Merry Carole and I are the women North Star thinks we are. The women you're with in the shadows, but not the women you take to the Saturday dance. We're the women you're infatuated with, but not the women you love. The women who raise your unwanted children alone. The women who ruin you. The more Merry Carole and I fight the chains of our mother's legacy, the more they bind us.
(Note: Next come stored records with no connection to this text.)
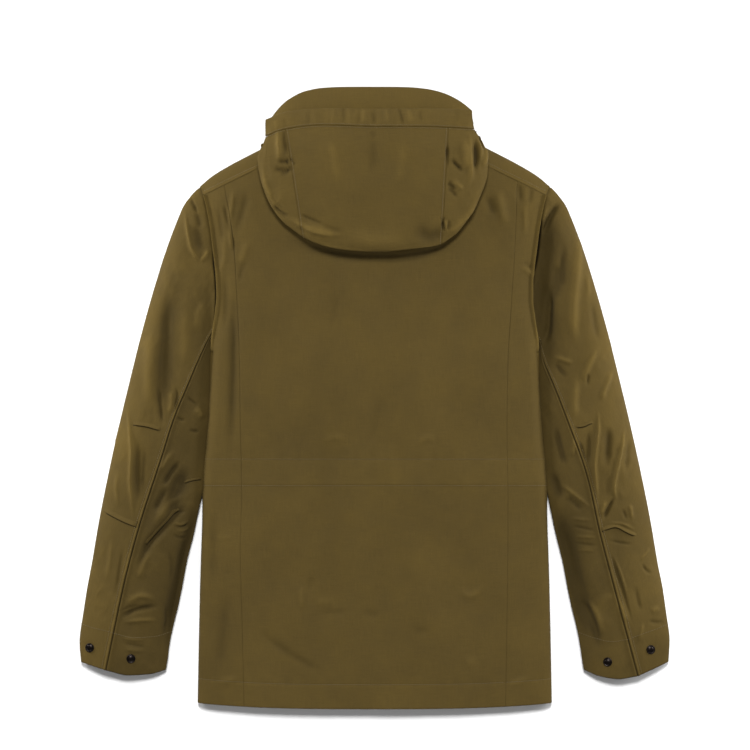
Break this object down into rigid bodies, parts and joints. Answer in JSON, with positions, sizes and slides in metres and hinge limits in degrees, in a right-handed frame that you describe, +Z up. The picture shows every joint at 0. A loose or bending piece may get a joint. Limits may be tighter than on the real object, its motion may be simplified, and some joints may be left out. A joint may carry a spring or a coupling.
{
  "type": "hooded shell jacket",
  "caption": "Unpadded hooded jacket laid flat with its back upward, hood dropped and folded on the back, drawcord waist and sleeve ends with snaps.",
  "frame": {"origin": "middle of the jacket's bounding box on the surface that it lies on", "axes": "+Z up from the surface, +Y from the hem toward the collar, +X toward the right-hand side of the picture, which is the wearer's right"},
  "size_m": [0.8024, 0.8454, 0.0555],
  "materials": {
    "back_center": "washed cotton blend, plain weave, matt, olive brown",
    "back_side_left": "washed cotton blend, plain weave, matt, olive brown",
    "back_side_right": "washed cotton blend, plain weave, matt, olive brown",
    "front_left": "washed cotton blend, plain weave, matt, olive brown",
    "front_right": "washed cotton blend, plain weave, matt, olive brown",
    "sleeve_upper_left": "washed cotton blend, plain weave, matt, olive brown",
    "sleeve_upper_right": "washed cotton blend, plain weave, matt, olive brown",
    "sleeve_under_left": "washed cotton blend, plain weave, matt, olive brown",
    "sleeve_under_right": "washed cotton blend, plain weave, matt, olive brown",
    "collar": "washed cotton blend, plain weave, matt, olive brown",
    "hood_center": "washed cotton blend, plain weave, matt, olive brown",
    "hood_side_left": "washed cotton blend, plain weave, matt, olive brown",
    "hood_side_right": "washed cotton blend, plain weave, matt, olive brown",
    "hood_casing": "washed cotton blend, plain weave, matt, olive brown",
    "hood_layers": "washed cotton blend, plain weave, matt, olive brown",
    "front_zip": "woven zip tape, brown",
    "zip_slider": "dark metal",
    "snap_left_1": "dark burnished metal, domed",
    "snap_left_2": "dark burnished metal, domed",
    "snap_right_3": "dark burnished metal, domed",
    "snap_right_4": "dark burnished metal, domed"
  },
  "bodies": {
    "root": {"back_center": "back_center", "back_side_left": "back_side_left", "back_side_right": "back_side_right", "front_left": "front_left", "front_right": "front_right", "sleeve_upper_left": "sleeve_upper_left", "sleeve_upper_right": "sleeve_upper_right", "sleeve_under_left": "sleeve_under_left", "sleeve_under_right": "sleeve_under_right", "collar": "collar", "hood_center": "hood_center", "hood_side_left": "hood_side_left", "hood_side_right": "hood_side_right", "hood_casing": "hood_casing", "hood_layers": "hood_layers", "front_zip": "front_zip", "zip_slider": "zip_slider", "snap_left_1": "snap_left_1", "snap_left_2": "snap_left_2", "snap_right_3": "snap_right_3", "snap_right_4": "snap_right_4"}
  },
  "joints": []
}
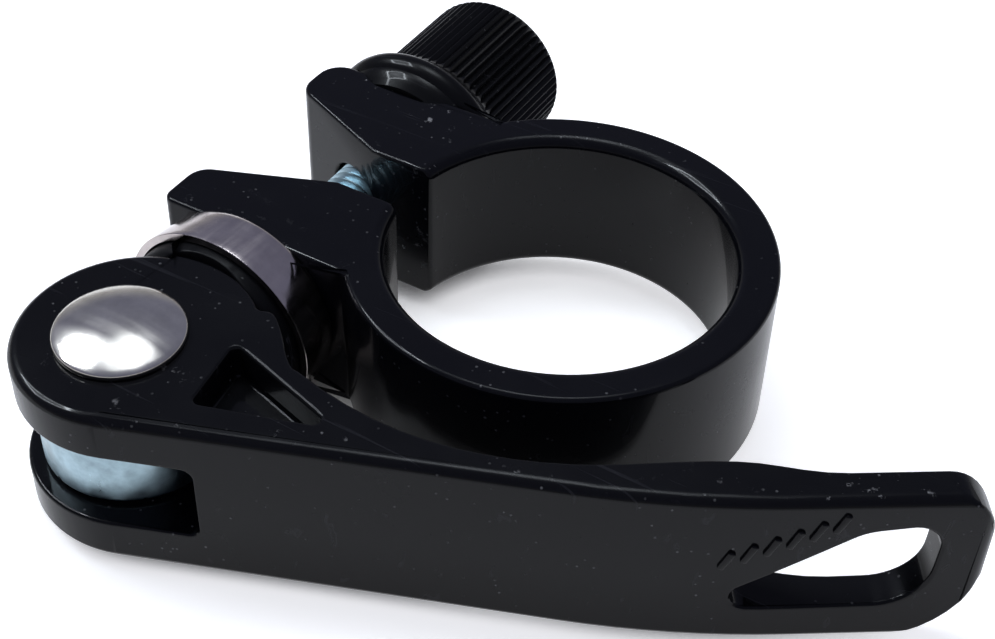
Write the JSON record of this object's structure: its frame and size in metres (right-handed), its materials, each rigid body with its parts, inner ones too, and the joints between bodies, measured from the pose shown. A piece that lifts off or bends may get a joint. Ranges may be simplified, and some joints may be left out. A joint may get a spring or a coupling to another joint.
{
  "type": "quick-release seatpost clamp",
  "caption": "Split collar that a cam lever with a finger hole squeezes shut round a bicycle seat tube, with a knurled adjusting nut.",
  "frame": {"origin": "on the collar's bore axis, at half the collar's height", "axes": "+Z along the bore, out of the side that shows the pivot pin's domed head; the lugs point to -X; +Y runs along the bolt from the lever to the thumb nut"},
  "size_m": [0.0791, 0.0718, 0.0202],
  "materials": {
    "collar_paint": "black gloss paint on aluminium alloy, with small chips",
    "lever_paint": "black gloss paint on cast aluminium alloy, with scratches",
    "pin_steel": "brushed stainless steel with a domed head",
    "bolt_zinc": "bright blue-white zinc plate on steel",
    "cup_steel": "polished pressed steel",
    "saddle_plastic": "black moulded nylon, rubbed shiny by the cam",
    "nut_paint": "black anodised aluminium alloy, straight knurl",
    "ring_nylon": "natural nylon"
  },
  "bodies": {
    "clamp": {"collar": "collar_paint", "eye_bolt": "bolt_zinc", "cup_washer": "cup_steel", "saddle": "saddle_plastic"},
    "lever": {"lever": "lever_paint", "pivot_pin": "pin_steel"},
    "nut": {"thumb_nut": "nut_paint", "lock_ring": "ring_nylon"}
  },
  "joints": [
    {"name": "lever_swing", "type": "hinge", "parent": "clamp", "child": "lever", "pos_m": [-0.0252, -0.0305, 0], "axis": [0, 0, 1], "range_deg": [-180, 0]},
    {"name": "nut_spin", "type": "hinge", "parent": "clamp", "child": "nut", "pos_m": [-0.0252, 0.0134, 0], "axis": [0, 1, 0], "continuous": true}
  ]
}
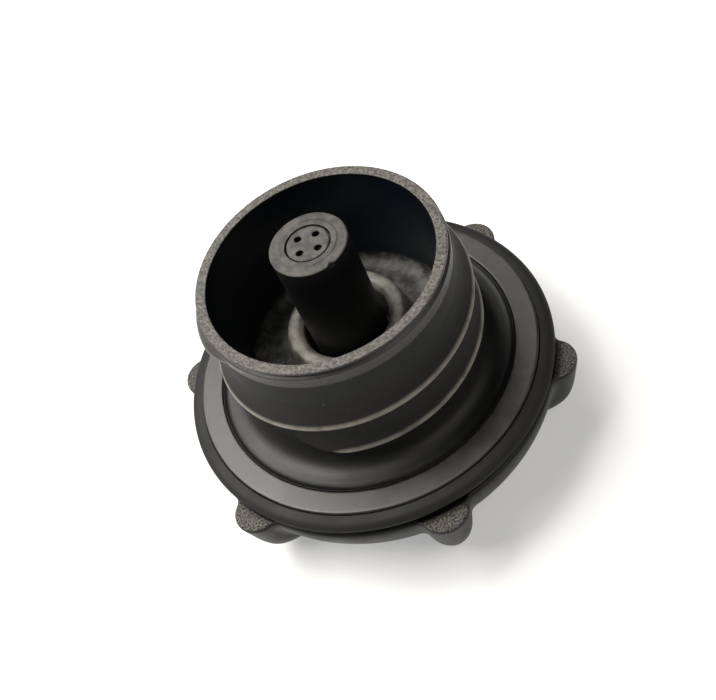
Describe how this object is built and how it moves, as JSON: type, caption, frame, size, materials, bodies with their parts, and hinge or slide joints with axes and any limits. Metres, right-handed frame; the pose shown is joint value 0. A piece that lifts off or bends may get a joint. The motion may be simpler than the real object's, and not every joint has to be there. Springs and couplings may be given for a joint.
{
  "type": "expansion tank pressure cap",
  "caption": "Screw-in pressure cap with a grip knob, a threaded neck round a central valve post, and sprung pressure and vacuum valves inside.",
  "frame": {"origin": "on the cap's axis, at the flat outer face of the grip knob, which is the face the cap stands on", "axes": "+Z along the cap's axis from the knob towards the threaded neck; +X lies midway between two grip lobes"},
  "size_m": [0.073, 0.0804, 0.054],
  "materials": {
    "knob_plastic": "moulded black glass-filled nylon, coarse grain on the upper faces of the grip lobes, smooth sides",
    "insert_plastic": "moulded black glass-filled nylon, satin",
    "post_plastic": "moulded black nylon, satin, greyer on its end face",
    "inner_plastic": "moulded acetal, plain",
    "rubber": "EPDM rubber, worn satin with a dusty bloom",
    "spring_steel": "drawn stainless wire",
    "brass": "turned brass"
  },
  "bodies": {
    "knob": {"grip_knob": "knob_plastic", "drive_ring": "inner_plastic", "thrust_washer": "inner_plastic"},
    "insert": {"threaded_insert": "insert_plastic", "flange_gasket": "rubber", "snap_ring": "spring_steel", "post_collar": "insert_plastic", "valve_housing": "post_plastic", "housing_o_ring": "rubber", "housing_retainer": "inner_plastic", "inlet_disc": "post_plastic", "spring_adjuster": "brass", "pressure_spring": "spring_steel"},
    "piston": {"pressure_piston": "inner_plastic", "piston_seal": "rubber", "seal_retainer": "brass", "vacuum_spring": "spring_steel"},
    "vacuum": {"vacuum_valve": "brass", "vacuum_seal": "rubber", "vacuum_clip": "brass"}
  },
  "joints": [
    {"name": "insert_turn", "type": "hinge", "parent": "knob", "child": "insert", "pos_m": [0, 0, 0.0135], "axis": [0, 0, 1], "range_deg": [-14, 14]},
    {"name": "pressure_lift", "type": "slide", "parent": "insert", "child": "piston", "axis": [0, 0, -1], "range_m": [0, 0.003], "stiffness_N_per_m": 3000, "springref_m": -0.0031, "deforming": ["pressure_spring"]},
    {"name": "vacuum_lift", "type": "slide", "parent": "piston", "child": "vacuum", "axis": [0, 0, 1], "range_m": [0, 0.0008], "stiffness_N_per_m": 150, "springref_m": -0.002, "deforming": ["vacuum_spring"]}
  ]
}
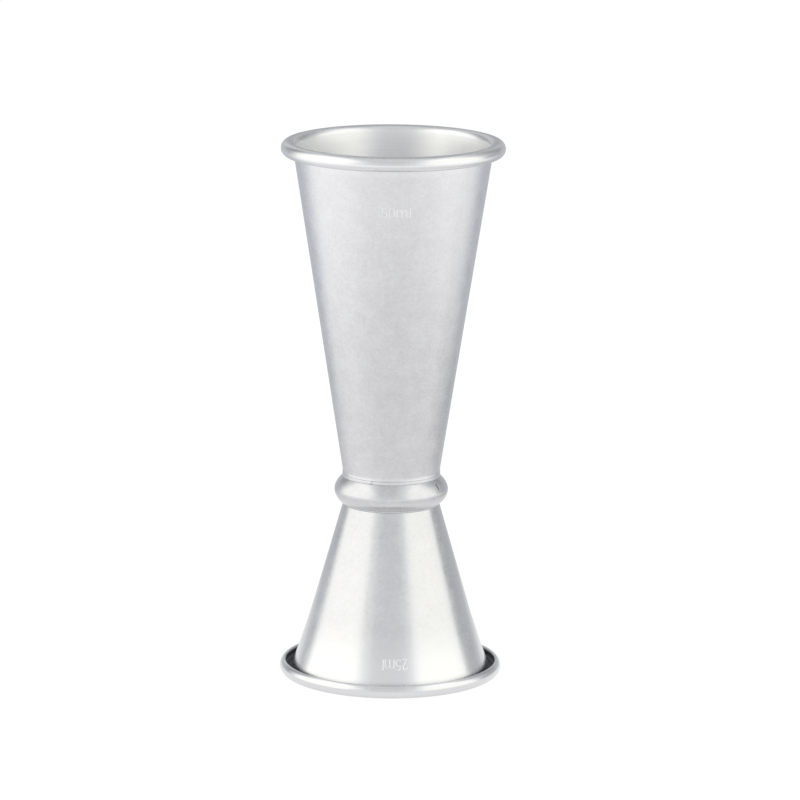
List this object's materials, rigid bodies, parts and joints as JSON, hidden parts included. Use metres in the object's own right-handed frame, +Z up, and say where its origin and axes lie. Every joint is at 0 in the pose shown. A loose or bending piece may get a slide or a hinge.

I loved Queenie’s sister, the happiness she finds in her son whose eyes are nothing but “sweetness and light” as she’s so adorably fond of saying and the happiness she finds later on in so much more. I loved that Merry’s son is made of gold, a good kid through and through, and a pillar of hope in the family, a fresh start to the Wake name. I loved Fawn and Dee and Shawn and West. I loved Jace and the Dent boys. And I loved that those two 11-year-olds from twenty years back, who decided right then to have a secret romance, as adults end up with the best of everything, everything I could’ve hoped for.
THE LITTLE THINGS:
- I HAVE TO SAY IT: The Number One
- Merry Carole And Hair
- The WAKE #5 Jersey
- Red Construction Paper And A Flower
- Fresh Strawberry Ice Cream *BAWLS*
- Everett Is Missing One Person In The Coburn Clan *CHEERS!!!*
NOWHERE BUT HOME is coming home with me, you’d better believe, as soon as I can find the time to order it. Because I can’t live without a copy of this in my collection. ‘Nough said.
Paperback / 384 pgs / April 2nd 2013 / William Morrow / Goodreads / $14.99
I borrowed a copy of this book from my local public library.